Exercise input -
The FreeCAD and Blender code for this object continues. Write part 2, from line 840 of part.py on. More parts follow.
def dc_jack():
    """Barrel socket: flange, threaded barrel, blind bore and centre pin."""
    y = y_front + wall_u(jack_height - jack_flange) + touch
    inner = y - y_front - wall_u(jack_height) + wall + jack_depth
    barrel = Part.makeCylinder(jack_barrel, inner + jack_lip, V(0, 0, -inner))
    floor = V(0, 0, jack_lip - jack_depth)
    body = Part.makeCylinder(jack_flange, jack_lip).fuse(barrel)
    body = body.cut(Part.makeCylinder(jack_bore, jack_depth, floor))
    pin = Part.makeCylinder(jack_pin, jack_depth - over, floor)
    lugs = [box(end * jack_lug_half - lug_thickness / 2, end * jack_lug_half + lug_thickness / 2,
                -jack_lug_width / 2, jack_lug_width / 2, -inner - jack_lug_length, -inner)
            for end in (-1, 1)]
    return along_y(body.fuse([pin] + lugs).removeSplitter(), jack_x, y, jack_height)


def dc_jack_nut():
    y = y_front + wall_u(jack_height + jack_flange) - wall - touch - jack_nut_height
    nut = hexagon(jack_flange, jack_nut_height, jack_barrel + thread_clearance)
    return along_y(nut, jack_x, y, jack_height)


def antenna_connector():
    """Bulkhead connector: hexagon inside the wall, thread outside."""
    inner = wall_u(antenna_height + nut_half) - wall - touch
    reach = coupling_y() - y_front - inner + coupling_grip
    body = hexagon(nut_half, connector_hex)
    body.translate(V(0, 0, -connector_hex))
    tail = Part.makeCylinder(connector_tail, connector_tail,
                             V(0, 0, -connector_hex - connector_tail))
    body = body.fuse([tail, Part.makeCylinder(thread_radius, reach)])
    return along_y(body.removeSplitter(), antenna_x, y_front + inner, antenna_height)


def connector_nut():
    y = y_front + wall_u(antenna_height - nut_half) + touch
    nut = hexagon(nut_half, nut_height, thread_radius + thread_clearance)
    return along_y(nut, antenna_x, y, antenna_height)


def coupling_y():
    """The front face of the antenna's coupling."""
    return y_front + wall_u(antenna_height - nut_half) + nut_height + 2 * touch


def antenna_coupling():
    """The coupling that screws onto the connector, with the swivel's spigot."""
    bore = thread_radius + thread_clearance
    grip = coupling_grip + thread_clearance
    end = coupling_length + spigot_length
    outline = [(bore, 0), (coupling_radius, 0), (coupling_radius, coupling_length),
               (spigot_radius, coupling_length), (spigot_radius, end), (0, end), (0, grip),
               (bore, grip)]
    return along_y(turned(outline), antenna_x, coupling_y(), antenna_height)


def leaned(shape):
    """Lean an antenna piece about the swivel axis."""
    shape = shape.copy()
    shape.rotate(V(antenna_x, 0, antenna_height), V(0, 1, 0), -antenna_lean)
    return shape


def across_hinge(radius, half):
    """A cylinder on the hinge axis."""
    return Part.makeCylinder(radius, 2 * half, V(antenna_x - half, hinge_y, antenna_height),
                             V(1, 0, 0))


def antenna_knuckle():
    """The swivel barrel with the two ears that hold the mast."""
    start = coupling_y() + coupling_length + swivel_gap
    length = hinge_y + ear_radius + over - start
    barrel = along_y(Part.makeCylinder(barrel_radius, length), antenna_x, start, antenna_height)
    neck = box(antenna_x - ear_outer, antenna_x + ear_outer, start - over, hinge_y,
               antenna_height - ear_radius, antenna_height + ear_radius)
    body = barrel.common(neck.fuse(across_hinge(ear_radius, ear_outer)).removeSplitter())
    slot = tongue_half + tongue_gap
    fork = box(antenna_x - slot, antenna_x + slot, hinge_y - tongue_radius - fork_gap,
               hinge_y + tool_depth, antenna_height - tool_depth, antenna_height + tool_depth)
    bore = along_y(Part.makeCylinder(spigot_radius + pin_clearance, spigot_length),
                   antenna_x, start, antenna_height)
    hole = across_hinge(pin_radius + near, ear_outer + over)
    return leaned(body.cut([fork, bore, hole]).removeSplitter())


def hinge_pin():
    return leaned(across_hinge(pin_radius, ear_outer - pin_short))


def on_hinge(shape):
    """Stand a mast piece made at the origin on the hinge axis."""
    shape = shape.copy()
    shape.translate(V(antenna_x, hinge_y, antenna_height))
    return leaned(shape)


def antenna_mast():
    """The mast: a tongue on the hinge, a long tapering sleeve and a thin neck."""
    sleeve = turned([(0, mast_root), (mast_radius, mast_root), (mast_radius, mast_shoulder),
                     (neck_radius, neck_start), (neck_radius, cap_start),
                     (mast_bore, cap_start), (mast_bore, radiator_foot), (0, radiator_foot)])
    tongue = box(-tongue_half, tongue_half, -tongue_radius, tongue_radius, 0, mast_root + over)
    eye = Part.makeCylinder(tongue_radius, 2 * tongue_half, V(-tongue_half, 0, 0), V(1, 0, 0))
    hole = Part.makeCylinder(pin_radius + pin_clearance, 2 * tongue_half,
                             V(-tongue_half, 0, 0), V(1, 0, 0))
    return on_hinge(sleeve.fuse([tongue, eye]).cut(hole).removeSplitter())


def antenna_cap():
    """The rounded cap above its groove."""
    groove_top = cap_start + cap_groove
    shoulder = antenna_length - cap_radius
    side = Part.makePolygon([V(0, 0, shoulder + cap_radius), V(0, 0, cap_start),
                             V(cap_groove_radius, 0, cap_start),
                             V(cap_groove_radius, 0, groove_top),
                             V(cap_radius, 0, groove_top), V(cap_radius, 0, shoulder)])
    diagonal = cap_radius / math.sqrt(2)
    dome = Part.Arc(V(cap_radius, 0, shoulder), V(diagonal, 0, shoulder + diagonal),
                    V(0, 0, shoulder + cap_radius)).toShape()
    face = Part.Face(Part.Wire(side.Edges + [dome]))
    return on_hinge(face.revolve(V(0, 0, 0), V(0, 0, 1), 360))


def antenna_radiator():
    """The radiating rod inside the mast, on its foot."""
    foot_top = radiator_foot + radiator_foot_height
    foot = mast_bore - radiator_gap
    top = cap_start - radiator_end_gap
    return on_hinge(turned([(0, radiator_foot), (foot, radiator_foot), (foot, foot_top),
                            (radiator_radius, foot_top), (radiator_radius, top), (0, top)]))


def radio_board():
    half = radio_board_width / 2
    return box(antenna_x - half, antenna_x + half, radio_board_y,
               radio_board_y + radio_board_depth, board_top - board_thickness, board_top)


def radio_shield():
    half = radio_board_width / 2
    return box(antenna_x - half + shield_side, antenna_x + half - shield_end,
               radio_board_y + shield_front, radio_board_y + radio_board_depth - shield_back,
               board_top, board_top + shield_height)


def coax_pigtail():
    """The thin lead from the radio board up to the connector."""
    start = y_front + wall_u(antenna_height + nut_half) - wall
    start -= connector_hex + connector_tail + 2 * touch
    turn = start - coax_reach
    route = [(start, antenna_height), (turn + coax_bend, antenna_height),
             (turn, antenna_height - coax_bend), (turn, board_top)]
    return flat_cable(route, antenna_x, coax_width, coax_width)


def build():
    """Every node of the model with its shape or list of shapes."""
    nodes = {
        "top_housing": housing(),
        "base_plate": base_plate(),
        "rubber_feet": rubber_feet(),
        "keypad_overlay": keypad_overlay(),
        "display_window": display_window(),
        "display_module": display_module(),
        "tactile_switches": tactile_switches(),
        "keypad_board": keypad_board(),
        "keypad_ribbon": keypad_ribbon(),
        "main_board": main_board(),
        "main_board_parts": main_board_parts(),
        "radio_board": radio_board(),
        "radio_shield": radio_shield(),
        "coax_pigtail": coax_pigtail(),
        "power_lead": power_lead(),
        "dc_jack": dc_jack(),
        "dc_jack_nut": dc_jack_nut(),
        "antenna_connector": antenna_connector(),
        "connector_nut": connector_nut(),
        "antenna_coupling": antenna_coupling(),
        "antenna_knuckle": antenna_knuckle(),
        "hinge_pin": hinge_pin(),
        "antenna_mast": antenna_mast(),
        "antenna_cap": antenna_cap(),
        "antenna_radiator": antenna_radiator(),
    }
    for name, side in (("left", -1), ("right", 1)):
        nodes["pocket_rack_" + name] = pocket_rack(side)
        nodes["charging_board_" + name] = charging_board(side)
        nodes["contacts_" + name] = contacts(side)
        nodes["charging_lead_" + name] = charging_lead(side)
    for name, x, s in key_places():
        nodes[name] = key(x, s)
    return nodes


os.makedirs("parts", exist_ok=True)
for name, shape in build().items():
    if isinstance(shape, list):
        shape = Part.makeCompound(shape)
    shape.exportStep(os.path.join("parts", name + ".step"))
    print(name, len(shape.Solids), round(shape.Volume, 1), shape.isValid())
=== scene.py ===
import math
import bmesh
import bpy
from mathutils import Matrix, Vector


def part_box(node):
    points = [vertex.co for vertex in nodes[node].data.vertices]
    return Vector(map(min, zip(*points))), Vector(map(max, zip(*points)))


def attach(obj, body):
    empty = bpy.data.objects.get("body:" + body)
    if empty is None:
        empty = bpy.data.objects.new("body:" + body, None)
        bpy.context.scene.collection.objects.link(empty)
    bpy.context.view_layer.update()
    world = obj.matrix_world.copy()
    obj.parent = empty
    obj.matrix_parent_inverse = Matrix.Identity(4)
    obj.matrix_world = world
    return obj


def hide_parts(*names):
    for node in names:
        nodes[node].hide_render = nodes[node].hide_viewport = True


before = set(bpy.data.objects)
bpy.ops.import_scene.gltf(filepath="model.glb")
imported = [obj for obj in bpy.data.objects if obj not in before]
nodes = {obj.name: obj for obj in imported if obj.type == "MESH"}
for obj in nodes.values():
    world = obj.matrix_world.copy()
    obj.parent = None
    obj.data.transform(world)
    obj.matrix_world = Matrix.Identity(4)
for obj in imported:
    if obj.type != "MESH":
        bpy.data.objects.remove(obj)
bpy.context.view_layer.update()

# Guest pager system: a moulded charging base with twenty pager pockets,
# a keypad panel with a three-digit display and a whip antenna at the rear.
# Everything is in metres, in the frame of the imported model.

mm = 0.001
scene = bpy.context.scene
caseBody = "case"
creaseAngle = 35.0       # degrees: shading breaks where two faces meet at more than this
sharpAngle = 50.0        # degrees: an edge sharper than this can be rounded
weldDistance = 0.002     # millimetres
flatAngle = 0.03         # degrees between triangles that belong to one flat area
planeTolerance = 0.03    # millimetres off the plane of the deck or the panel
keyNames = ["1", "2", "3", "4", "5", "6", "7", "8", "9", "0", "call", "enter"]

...

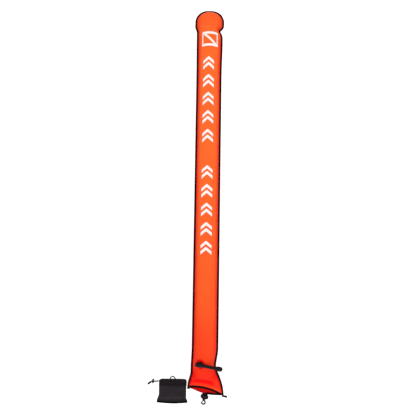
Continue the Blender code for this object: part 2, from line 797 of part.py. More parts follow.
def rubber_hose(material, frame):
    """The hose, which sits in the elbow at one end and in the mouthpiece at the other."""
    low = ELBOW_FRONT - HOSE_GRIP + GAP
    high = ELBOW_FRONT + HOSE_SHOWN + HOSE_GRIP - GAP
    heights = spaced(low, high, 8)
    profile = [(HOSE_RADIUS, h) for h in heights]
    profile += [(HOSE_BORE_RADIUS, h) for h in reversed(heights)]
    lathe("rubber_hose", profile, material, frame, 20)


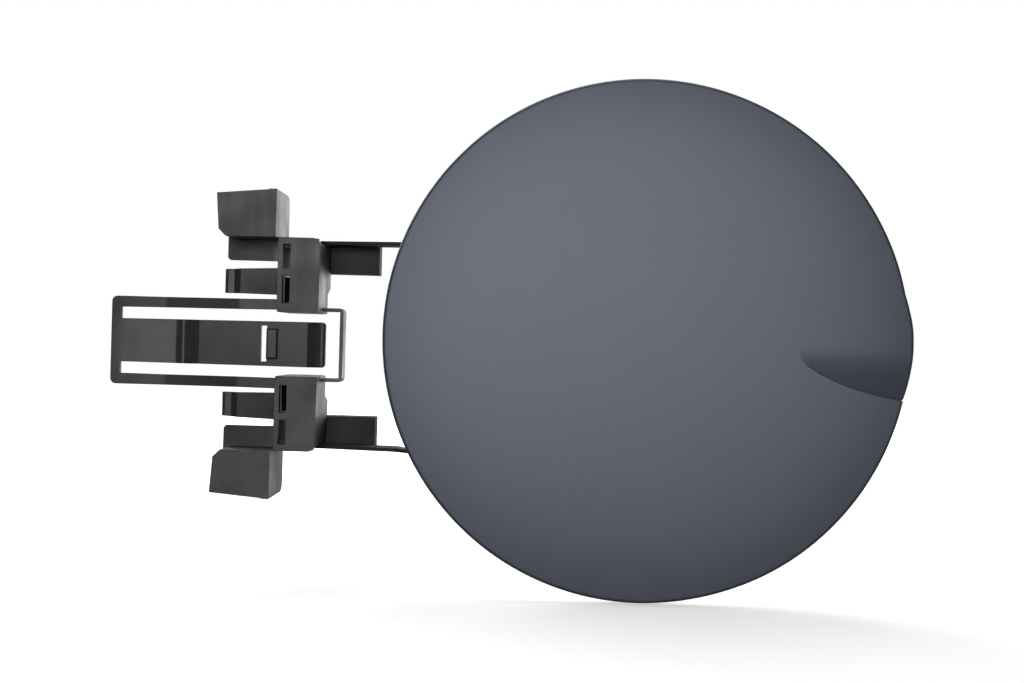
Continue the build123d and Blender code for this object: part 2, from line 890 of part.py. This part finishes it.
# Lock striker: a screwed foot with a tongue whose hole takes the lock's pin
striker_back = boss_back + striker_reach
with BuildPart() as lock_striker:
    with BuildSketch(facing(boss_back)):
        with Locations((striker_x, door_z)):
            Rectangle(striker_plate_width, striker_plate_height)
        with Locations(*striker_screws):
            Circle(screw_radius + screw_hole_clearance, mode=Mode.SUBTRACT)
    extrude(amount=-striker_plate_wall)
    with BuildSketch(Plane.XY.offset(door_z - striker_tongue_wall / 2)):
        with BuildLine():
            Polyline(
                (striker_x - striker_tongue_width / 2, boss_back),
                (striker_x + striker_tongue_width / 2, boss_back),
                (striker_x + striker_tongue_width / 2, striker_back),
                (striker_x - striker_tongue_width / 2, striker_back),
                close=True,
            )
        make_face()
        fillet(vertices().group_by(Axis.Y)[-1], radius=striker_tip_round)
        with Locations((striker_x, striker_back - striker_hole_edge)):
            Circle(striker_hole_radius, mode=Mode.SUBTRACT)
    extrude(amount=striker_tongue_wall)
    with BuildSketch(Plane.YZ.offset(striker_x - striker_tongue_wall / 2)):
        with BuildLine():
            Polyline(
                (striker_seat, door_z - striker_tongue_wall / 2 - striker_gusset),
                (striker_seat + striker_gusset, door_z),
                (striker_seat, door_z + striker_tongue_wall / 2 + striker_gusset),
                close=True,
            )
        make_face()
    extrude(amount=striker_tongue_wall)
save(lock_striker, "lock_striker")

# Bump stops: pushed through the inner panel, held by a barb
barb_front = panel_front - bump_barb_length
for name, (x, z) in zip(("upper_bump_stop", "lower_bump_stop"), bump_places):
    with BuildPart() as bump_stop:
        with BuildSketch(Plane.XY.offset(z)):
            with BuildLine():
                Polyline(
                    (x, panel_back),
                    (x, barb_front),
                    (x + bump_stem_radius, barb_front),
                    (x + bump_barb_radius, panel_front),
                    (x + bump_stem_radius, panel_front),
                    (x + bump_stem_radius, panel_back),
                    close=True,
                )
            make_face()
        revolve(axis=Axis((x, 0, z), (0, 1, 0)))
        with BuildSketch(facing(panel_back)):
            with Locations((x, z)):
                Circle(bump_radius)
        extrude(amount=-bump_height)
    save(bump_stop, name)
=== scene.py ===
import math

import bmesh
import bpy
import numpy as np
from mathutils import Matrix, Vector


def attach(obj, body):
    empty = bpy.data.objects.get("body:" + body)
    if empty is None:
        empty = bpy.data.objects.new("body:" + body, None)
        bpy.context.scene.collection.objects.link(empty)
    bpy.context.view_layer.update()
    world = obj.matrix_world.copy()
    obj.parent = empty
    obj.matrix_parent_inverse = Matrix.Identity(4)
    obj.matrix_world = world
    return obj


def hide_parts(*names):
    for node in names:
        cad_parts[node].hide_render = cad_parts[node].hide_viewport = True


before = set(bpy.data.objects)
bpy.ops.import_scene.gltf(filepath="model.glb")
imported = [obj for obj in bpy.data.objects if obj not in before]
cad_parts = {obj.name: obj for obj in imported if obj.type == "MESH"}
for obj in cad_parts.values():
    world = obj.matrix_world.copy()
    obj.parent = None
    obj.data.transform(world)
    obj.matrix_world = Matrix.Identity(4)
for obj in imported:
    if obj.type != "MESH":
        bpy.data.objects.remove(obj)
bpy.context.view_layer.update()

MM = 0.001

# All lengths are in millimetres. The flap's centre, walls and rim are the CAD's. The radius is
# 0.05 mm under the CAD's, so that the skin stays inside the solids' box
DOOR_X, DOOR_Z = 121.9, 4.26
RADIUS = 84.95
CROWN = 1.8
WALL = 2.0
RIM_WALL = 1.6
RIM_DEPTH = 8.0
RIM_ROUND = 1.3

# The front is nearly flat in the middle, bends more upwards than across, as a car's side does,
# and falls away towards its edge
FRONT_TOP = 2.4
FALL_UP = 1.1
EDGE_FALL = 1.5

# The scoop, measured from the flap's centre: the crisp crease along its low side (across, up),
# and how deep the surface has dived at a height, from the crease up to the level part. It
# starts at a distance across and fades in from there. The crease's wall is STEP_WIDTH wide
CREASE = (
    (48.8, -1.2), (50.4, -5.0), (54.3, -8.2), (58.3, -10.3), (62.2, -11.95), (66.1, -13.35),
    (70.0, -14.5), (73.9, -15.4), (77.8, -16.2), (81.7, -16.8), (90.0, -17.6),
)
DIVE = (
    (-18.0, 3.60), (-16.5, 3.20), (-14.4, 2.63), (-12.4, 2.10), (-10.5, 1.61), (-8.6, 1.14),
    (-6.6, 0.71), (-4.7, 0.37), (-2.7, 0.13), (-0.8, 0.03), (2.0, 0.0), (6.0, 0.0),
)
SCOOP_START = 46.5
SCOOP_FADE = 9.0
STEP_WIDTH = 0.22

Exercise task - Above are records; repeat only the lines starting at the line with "The FreeCAD and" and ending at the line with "return along_y(body.fuse([pin] +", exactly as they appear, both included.

Response for this exercise -
The FreeCAD and Blender code for this object continues. Write part 2, from line 840 of part.py on. More parts follow.
def dc_jack():
    """Barrel socket: flange, threaded barrel, blind bore and centre pin."""
    y = y_front + wall_u(jack_height - jack_flange) + touch
    inner = y - y_front - wall_u(jack_height) + wall + jack_depth
    barrel = Part.makeCylinder(jack_barrel, inner + jack_lip, V(0, 0, -inner))
    floor = V(0, 0, jack_lip - jack_depth)
    body = Part.makeCylinder(jack_flange, jack_lip).fuse(barrel)
    body = body.cut(Part.makeCylinder(jack_bore, jack_depth, floor))
    pin = Part.makeCylinder(jack_pin, jack_depth - over, floor)
    lugs = [box(end * jack_lug_half - lug_thickness / 2, end * jack_lug_half + lug_thickness / 2,
                -jack_lug_width / 2, jack_lug_width / 2, -inner - jack_lug_length, -inner)
            for end in (-1, 1)]
    return along_y(body.fuse([pin] + lugs).removeSplitter(), jack_x, y, jack_height)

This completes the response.